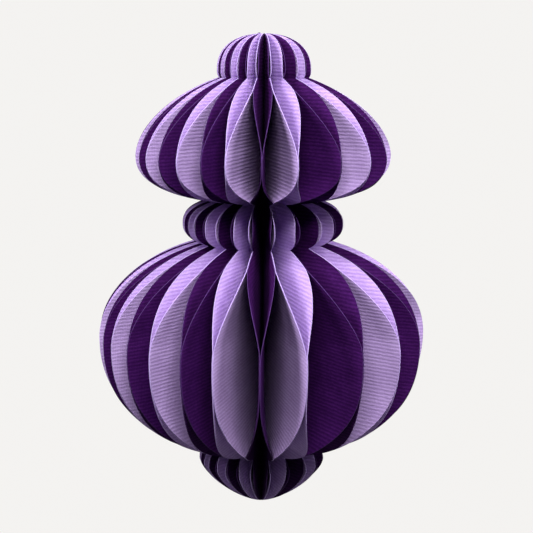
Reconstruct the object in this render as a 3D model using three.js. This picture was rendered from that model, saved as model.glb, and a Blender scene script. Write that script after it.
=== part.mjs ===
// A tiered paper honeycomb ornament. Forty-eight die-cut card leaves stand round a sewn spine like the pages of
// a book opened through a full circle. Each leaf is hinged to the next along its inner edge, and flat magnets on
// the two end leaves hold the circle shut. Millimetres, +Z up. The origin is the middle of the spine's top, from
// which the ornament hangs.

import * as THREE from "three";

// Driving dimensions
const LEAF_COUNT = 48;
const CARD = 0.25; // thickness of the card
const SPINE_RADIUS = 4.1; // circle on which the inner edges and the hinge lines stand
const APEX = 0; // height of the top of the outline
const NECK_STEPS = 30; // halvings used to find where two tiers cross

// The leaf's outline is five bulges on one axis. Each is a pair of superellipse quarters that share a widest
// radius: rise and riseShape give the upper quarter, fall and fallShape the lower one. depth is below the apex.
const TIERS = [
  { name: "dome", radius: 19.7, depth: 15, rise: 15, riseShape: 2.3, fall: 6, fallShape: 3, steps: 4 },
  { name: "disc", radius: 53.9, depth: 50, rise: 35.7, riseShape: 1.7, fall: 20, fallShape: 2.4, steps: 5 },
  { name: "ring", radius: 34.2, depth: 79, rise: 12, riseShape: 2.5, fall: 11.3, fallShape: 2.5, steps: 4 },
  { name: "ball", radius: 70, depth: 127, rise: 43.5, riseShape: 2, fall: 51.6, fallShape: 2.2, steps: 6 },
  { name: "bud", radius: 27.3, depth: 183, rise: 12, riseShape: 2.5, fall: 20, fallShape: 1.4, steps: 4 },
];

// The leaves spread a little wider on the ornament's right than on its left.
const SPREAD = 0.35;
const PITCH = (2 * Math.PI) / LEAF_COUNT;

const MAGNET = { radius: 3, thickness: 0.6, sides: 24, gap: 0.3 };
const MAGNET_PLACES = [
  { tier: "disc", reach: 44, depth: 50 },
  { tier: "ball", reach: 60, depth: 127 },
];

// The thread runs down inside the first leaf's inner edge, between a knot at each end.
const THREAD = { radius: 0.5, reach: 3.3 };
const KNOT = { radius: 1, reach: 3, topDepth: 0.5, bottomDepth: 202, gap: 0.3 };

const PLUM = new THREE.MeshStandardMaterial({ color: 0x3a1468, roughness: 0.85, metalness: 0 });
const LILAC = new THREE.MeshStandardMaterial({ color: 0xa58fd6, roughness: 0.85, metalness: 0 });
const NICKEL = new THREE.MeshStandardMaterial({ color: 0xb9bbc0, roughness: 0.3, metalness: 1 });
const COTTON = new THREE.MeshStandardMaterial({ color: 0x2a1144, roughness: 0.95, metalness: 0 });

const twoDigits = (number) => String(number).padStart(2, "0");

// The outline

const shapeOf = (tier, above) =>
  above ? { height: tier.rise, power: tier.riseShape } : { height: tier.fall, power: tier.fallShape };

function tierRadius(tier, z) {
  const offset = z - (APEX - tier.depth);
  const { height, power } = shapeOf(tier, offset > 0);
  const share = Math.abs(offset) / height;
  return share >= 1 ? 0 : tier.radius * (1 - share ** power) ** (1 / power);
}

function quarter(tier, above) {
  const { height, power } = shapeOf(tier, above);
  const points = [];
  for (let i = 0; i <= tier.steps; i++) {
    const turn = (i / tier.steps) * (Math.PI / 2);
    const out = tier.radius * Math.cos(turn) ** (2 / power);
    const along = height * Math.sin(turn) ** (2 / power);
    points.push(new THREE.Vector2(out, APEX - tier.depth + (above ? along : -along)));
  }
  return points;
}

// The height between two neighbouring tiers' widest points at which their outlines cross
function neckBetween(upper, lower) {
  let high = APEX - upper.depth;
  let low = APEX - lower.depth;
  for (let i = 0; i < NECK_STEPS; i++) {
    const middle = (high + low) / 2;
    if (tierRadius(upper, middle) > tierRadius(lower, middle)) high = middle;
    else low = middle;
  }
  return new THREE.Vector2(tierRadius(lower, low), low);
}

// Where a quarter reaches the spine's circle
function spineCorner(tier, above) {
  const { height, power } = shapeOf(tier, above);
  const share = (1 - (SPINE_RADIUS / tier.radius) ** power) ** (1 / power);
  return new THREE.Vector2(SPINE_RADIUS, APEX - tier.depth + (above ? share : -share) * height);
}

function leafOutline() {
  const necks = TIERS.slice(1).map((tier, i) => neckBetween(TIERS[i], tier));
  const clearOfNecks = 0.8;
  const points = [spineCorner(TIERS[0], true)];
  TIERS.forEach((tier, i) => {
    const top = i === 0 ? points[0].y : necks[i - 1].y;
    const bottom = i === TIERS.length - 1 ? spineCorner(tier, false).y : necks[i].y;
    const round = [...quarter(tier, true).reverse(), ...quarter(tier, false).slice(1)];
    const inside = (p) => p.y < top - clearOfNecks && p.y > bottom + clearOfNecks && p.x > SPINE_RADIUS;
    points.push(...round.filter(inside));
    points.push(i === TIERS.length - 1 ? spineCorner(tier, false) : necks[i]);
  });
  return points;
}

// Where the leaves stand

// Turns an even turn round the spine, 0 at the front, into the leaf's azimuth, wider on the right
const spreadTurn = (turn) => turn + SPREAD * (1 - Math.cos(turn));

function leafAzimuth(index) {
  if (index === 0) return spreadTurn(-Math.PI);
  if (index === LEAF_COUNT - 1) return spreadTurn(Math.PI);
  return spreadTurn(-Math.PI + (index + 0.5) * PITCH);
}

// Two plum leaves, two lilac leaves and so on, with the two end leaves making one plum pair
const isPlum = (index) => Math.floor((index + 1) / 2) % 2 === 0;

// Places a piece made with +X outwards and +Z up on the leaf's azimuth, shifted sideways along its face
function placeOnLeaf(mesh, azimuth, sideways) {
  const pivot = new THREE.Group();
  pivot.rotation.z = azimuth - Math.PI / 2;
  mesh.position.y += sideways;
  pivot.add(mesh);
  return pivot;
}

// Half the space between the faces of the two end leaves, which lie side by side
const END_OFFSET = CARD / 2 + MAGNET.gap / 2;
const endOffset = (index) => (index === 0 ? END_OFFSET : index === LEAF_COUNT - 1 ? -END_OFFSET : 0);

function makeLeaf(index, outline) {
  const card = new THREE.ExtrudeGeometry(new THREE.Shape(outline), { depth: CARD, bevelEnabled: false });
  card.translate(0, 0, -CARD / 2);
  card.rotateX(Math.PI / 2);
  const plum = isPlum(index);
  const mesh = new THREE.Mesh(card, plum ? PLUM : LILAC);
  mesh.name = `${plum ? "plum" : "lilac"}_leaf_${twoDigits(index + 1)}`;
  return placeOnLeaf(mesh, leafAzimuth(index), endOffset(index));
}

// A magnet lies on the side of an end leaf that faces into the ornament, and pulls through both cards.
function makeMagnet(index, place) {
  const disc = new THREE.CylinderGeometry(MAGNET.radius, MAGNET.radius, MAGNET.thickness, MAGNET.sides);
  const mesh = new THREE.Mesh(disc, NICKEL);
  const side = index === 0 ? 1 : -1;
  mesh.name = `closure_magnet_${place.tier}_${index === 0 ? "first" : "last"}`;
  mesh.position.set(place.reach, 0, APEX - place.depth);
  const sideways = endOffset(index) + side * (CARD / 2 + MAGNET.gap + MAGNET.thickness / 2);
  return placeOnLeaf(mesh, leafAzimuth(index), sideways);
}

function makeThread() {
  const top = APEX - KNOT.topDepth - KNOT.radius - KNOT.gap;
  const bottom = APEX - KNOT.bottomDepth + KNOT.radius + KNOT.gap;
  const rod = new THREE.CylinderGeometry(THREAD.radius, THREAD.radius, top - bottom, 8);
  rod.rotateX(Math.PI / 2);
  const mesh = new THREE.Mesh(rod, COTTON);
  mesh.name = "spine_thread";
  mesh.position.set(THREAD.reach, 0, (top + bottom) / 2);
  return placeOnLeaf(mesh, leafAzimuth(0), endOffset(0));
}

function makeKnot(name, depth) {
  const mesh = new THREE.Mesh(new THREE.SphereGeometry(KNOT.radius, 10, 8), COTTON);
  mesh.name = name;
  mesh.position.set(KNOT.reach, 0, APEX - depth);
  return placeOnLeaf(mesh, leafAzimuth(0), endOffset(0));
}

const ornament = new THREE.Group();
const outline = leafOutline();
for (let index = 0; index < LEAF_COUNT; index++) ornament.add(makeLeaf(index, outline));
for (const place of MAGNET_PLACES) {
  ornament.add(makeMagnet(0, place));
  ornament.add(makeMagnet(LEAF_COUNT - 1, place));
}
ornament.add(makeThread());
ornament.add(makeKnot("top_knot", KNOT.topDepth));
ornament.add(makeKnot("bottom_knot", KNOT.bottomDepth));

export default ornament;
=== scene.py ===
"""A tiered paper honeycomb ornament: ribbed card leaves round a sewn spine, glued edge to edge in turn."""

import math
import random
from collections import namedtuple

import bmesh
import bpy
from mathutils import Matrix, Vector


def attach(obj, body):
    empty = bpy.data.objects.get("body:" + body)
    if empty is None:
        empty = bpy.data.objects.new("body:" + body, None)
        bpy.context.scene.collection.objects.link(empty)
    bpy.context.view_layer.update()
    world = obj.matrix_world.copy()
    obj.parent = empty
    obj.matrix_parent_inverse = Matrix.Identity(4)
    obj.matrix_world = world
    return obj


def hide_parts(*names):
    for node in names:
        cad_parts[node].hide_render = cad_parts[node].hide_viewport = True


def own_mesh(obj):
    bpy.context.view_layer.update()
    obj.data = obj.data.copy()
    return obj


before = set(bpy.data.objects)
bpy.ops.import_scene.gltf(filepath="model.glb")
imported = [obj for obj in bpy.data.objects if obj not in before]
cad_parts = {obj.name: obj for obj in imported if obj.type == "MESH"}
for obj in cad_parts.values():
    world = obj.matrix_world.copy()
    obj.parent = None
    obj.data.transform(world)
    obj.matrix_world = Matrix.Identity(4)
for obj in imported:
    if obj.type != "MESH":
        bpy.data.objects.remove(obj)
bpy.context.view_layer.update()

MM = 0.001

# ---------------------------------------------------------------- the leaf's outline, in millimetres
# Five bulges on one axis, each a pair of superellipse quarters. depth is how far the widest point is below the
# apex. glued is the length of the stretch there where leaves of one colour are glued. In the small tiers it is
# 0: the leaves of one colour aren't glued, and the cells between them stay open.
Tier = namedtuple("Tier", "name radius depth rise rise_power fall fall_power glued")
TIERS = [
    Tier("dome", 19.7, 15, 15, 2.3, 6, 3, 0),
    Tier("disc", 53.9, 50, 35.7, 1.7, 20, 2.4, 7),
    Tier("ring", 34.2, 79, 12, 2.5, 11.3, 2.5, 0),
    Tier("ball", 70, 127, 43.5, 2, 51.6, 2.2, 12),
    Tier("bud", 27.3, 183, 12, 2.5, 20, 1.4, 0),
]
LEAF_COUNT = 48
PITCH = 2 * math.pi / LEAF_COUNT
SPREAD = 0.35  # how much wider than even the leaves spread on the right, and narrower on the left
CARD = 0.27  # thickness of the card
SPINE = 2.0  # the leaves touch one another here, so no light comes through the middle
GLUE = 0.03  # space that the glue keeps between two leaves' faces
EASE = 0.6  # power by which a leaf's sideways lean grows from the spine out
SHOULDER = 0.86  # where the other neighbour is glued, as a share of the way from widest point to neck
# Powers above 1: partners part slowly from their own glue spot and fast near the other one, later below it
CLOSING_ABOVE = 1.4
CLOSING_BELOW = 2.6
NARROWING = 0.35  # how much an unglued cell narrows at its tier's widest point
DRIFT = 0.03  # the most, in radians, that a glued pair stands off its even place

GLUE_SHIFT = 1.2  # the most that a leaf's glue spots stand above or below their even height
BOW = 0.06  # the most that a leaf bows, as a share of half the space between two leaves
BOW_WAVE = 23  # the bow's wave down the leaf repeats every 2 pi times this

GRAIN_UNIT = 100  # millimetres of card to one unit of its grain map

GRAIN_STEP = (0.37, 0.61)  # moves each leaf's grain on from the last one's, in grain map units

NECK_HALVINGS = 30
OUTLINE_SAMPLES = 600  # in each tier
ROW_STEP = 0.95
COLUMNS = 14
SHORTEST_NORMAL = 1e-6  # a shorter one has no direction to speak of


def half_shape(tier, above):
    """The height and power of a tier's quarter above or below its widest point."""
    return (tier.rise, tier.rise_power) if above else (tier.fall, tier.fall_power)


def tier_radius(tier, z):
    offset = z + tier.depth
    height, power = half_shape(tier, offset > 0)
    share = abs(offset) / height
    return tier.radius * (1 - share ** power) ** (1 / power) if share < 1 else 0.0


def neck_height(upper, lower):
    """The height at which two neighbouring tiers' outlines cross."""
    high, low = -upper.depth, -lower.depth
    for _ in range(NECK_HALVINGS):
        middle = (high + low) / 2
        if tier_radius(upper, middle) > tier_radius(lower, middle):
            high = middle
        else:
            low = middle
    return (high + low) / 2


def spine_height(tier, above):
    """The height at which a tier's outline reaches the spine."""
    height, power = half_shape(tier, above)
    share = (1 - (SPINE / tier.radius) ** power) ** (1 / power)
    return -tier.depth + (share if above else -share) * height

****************

### WHAT YOU HAVE TO DO:
Starting at the first line of the material above, reproduce each line exactly up to and including the line with "const NECK_STEPS = 30;".

### RESPONSE TO THIS TASK:
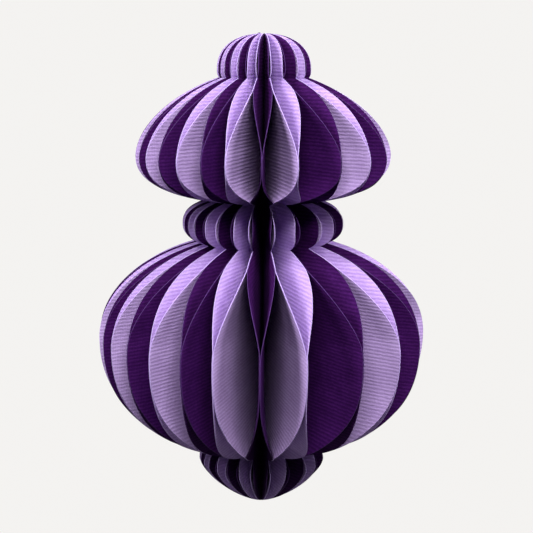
Reconstruct the object in this render as a 3D model using three.js. This picture was rendered from that model, saved as model.glb, and a Blender scene script. Write that script after it.
=== part.mjs ===
// A tiered paper honeycomb ornament. Forty-eight die-cut card leaves stand round a sewn spine like the pages of
// a book opened through a full circle. Each leaf is hinged to the next along its inner edge, and flat magnets on
// the two end leaves hold the circle shut. Millimetres, +Z up. The origin is the middle of the spine's top, from
// which the ornament hangs.

import * as THREE from "three";

// Driving dimensions
const LEAF_COUNT = 48;
const CARD = 0.25; // thickness of the card
const SPINE_RADIUS = 4.1; // circle on which the inner edges and the hinge lines stand
const APEX = 0; // height of the top of the outline
const NECK_STEPS = 30; // halvings used to find where two tiers cross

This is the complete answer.